• [Work to complete]: Give back, unchanged, the line with "of the rounding", the line with "in imported if", and every line between them, and no other line.

• [Source material]:
··········

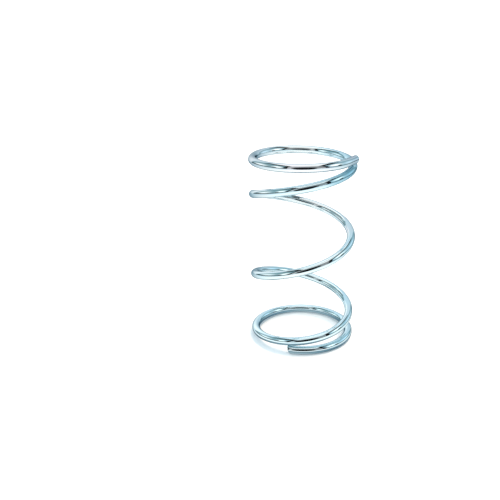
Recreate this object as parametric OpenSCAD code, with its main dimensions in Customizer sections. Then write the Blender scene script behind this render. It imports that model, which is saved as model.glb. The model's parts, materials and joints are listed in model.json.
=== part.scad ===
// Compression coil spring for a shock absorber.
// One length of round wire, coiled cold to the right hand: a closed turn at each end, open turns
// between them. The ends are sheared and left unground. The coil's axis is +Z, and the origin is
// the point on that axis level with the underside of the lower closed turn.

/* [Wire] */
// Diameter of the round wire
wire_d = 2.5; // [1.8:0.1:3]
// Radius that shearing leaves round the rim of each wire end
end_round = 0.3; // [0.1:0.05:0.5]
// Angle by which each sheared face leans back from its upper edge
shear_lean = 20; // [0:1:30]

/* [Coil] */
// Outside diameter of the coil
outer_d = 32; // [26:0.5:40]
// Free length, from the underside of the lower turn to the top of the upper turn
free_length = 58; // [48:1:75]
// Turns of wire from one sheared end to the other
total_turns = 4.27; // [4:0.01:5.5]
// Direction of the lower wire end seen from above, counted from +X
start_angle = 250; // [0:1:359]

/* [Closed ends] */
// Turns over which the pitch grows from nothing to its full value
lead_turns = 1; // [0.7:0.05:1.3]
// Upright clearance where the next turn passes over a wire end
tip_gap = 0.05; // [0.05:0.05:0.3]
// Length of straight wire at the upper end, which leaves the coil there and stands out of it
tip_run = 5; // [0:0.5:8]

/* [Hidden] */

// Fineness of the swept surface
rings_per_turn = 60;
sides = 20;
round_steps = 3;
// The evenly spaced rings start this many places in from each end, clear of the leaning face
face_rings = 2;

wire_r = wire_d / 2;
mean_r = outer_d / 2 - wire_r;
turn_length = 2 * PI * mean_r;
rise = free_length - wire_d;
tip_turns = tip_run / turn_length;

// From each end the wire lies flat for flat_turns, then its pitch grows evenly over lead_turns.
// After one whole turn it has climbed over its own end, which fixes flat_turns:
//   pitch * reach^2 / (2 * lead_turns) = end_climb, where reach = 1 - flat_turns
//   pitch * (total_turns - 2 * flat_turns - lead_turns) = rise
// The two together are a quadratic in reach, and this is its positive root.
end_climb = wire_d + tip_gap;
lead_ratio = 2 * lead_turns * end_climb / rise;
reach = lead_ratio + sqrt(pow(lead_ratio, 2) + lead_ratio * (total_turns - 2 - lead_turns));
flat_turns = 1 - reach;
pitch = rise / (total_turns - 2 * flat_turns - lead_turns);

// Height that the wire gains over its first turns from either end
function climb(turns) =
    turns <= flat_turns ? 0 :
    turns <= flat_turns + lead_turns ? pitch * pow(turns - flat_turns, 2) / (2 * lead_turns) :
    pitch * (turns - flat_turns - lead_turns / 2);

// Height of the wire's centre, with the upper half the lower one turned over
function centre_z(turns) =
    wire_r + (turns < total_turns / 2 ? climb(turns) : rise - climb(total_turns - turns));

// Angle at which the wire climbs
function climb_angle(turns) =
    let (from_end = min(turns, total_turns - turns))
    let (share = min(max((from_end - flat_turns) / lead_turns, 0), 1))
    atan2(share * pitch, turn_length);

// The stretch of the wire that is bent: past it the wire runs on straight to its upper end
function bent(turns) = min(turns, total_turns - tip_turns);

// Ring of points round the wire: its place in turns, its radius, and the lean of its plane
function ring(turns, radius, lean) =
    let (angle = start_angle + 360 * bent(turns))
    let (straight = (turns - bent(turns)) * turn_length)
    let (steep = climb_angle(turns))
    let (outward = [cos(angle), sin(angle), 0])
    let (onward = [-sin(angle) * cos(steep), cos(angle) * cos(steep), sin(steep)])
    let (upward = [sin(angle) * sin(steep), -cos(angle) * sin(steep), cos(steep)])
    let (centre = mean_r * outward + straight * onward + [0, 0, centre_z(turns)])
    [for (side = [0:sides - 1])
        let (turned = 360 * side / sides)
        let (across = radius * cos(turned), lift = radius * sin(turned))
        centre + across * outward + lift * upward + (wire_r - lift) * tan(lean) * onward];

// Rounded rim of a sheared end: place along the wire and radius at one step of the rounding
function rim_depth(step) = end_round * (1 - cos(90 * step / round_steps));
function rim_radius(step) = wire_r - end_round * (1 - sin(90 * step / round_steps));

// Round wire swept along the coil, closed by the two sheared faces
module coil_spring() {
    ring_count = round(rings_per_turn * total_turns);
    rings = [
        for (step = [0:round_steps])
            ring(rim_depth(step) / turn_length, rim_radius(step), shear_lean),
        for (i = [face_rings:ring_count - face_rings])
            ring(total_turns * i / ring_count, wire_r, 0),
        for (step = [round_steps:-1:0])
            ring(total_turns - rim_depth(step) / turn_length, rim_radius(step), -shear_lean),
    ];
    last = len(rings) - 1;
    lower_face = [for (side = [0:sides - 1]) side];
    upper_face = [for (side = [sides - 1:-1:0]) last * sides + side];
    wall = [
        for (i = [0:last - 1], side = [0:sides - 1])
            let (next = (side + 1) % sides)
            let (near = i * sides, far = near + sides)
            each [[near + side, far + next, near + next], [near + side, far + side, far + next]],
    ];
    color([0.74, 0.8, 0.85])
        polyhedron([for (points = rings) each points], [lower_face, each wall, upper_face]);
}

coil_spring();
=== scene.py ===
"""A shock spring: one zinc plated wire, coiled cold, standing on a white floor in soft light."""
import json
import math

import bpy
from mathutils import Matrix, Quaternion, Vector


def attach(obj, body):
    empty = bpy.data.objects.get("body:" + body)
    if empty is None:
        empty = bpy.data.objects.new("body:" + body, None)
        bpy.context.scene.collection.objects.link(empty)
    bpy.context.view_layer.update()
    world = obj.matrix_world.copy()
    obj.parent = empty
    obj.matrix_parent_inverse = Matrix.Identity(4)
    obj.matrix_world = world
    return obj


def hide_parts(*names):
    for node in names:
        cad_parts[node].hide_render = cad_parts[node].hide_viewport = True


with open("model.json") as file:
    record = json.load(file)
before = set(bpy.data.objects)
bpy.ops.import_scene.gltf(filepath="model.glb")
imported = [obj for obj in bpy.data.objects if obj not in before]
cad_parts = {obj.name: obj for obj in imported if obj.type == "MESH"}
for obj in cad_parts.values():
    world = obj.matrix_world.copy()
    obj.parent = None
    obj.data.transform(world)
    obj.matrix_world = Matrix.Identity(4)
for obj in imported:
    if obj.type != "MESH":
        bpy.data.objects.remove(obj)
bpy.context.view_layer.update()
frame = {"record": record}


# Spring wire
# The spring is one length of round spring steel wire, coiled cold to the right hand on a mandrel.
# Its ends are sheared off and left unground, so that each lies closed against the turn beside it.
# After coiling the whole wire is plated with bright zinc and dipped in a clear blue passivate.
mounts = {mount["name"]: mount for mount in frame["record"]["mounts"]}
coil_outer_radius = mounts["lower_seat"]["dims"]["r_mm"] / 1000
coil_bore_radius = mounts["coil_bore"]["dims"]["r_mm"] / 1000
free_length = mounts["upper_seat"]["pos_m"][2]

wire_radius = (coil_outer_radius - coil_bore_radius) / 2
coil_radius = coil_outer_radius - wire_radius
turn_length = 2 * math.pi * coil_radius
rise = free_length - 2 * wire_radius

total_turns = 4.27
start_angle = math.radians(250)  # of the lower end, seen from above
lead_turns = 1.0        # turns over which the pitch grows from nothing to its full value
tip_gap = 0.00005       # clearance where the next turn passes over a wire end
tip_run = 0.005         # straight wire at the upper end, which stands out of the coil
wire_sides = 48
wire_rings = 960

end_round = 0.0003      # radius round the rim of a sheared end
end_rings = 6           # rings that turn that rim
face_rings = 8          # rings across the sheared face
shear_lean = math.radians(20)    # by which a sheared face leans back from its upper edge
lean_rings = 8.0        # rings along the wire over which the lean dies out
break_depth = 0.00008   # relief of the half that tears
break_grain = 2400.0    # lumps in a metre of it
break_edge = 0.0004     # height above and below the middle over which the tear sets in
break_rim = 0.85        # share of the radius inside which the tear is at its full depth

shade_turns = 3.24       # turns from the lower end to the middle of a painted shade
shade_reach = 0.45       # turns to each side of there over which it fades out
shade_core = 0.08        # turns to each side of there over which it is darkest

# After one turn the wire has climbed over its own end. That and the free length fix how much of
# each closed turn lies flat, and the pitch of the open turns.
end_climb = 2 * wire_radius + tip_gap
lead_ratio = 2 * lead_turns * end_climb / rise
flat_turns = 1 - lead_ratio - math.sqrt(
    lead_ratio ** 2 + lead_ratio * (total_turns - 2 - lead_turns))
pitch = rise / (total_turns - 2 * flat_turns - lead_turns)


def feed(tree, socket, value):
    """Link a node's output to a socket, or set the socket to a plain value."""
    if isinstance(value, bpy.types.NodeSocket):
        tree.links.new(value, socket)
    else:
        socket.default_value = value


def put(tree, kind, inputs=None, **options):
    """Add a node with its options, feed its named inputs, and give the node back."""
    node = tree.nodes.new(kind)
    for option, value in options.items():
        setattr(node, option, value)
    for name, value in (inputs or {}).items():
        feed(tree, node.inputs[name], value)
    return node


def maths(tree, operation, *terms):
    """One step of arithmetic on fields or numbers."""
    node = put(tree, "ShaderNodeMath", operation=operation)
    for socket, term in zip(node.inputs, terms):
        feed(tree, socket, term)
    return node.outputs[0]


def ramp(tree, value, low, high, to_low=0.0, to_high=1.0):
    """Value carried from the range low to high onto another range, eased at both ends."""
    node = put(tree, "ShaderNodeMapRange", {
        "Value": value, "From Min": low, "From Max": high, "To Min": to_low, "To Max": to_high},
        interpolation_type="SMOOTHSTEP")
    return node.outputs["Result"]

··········

• [Correct result]:
// Rounded rim of a sheared end: place along the wire and radius at one step of the rounding
function rim_depth(step) = end_round * (1 - cos(90 * step / round_steps));
function rim_radius(step) = wire_r - end_round * (1 - sin(90 * step / round_steps));

// Round wire swept along the coil, closed by the two sheared faces
module coil_spring() {
    ring_count = round(rings_per_turn * total_turns);
    rings = [
        for (step = [0:round_steps])
            ring(rim_depth(step) / turn_length, rim_radius(step), shear_lean),
        for (i = [face_rings:ring_count - face_rings])
            ring(total_turns * i / ring_count, wire_r, 0),
        for (step = [round_steps:-1:0])
            ring(total_turns - rim_depth(step) / turn_length, rim_radius(step), -shear_lean),
    ];
    last = len(rings) - 1;
    lower_face = [for (side = [0:sides - 1]) side];
    upper_face = [for (side = [sides - 1:-1:0]) last * sides + side];
    wall = [
        for (i = [0:last - 1], side = [0:sides - 1])
            let (next = (side + 1) % sides)
            let (near = i * sides, far = near + sides)
            each [[near + side, far + next, near + next], [near + side, far + side, far + next]],
    ];
    color([0.74, 0.8, 0.85])
        polyhedron([for (points = rings) each points], [lower_face, each wall, upper_face]);
}

coil_spring();
=== scene.py ===
"""A shock spring: one zinc plated wire, coiled cold, standing on a white floor in soft light."""
import json
import math

import bpy
from mathutils import Matrix, Quaternion, Vector


def attach(obj, body):
    empty = bpy.data.objects.get("body:" + body)
    if empty is None:
        empty = bpy.data.objects.new("body:" + body, None)
        bpy.context.scene.collection.objects.link(empty)
    bpy.context.view_layer.update()
    world = obj.matrix_world.copy()
    obj.parent = empty
    obj.matrix_parent_inverse = Matrix.Identity(4)
    obj.matrix_world = world
    return obj


def hide_parts(*names):
    for node in names:
        cad_parts[node].hide_render = cad_parts[node].hide_viewport = True


with open("model.json") as file:
    record = json.load(file)
before = set(bpy.data.objects)
bpy.ops.import_scene.gltf(filepath="model.glb")
imported = [obj for obj in bpy.data.objects if obj not in before]
cad_parts = {obj.name: obj for obj in imported if obj.type == "MESH"}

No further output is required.